Frequently Asked Questions
What is the ISFJ Enneagram 6 combination?
The ISFJ Enneagram 6 combination pairs the MBTI’s ISFJ type with the Enneagram’s Loyalist type. ISFJs are introverted, caring, and detail-oriented, with a strong drive to support others through introverted sensing and extroverted feeling. Enneagram 6 adds a motivational layer centered on security, loyalty, and trustworthiness. Together, this creates a person who is deeply committed to the people and systems around them, highly attuned to others’ needs, and oriented toward reliability as a core value.
Why do ISFJ Enneagram 6 people experience burnout so frequently?
ISFJ Enneagram 6 people experience burnout frequently because both their MBTI type and Enneagram type orient them toward giving. The ISFJ’s extroverted feeling function creates a constant attunement to others’ emotional needs, while the Enneagram 6’s security orientation makes loyalty feel obligatory rather than chosen. This combination leads to consistent overextension, difficulty setting limits, and a tendency to absorb responsibilities that aren’t technically theirs. Without conscious attention to this pattern, exhaustion accumulates gradually and often goes unacknowledged until it becomes significant.
How does Enneagram 6 anxiety show up differently in ISFJs than in other types?
In ISFJs, Enneagram 6 anxiety tends to manifest as relational hypervigilance rather than generalized worry. It shows up as over-preparation for conversations, excessive monitoring of others’ emotional states, difficulty delegating because of concern that things won’t be handled properly, and a persistent sense of responsibility for outcomes that aren’t fully within their control. Unlike types where Six anxiety might appear as skepticism or contrarianism, the ISFJ Six’s anxiety typically presents as heightened conscientiousness and an inability to rest when others might need something.

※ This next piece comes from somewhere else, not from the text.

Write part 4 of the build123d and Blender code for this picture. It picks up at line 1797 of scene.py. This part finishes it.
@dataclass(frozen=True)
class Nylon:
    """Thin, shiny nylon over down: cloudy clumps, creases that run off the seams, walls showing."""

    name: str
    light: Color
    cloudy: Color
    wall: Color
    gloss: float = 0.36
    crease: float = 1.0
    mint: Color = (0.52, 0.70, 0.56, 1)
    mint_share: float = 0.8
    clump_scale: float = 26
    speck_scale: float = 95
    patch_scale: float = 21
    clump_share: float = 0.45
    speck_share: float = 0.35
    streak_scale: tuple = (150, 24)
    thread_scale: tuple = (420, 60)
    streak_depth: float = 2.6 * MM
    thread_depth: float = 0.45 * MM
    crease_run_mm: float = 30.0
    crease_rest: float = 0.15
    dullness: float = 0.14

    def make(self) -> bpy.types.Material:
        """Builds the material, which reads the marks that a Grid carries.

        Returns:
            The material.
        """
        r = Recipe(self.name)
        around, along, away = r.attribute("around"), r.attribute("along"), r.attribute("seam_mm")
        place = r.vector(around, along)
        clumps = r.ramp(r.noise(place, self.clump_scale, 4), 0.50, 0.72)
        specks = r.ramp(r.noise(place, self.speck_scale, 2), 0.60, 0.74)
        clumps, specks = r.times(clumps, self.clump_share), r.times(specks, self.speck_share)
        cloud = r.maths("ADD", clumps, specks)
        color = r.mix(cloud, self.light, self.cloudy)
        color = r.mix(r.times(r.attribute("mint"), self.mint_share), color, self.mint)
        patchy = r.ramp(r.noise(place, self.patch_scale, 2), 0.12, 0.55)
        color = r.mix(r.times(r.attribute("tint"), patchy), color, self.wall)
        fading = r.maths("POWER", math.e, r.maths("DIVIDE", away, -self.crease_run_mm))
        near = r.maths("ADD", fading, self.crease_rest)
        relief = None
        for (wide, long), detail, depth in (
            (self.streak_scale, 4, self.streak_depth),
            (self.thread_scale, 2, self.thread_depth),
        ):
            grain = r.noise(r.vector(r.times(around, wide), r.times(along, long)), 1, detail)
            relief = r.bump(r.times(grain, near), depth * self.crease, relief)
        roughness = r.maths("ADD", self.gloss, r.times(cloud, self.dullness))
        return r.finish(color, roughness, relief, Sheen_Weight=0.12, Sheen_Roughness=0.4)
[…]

What are the core strengths of the ISFJ Enneagram 6 personality?
The core strengths of the ISFJ Enneagram 6 include exceptional reliability, deep loyalty, strong relational memory, and the ability to build genuine trust over time. People with this combination tend to be the institutional memory of their teams, the people who follow through on things others forget, and the steady presence that holds communities together during difficult periods. Their attunement to others’ needs, combined with their commitment to follow-through, makes them extraordinarily valuable in caregiving, coordination, and relationship-oriented roles.
How can an ISFJ Enneagram 6 develop healthier limits without feeling like they’re abandoning their values?
Developing healthier limits as an ISFJ Enneagram 6 starts with reframing what loyalty actually means. Loyalty doesn’t require unlimited availability. It requires showing up consistently for what genuinely matters. Practical steps include practicing small refusals in low-stakes situations to build the skill before it’s urgently needed, distinguishing between caring about an outcome and being personally responsible for it, and finding trusted relationships where honest feedback is available. Growth for this combination involves moving toward the Enneagram 9’s quality of inner peace, developing enough internal security that commitments become genuine choices rather than defaults.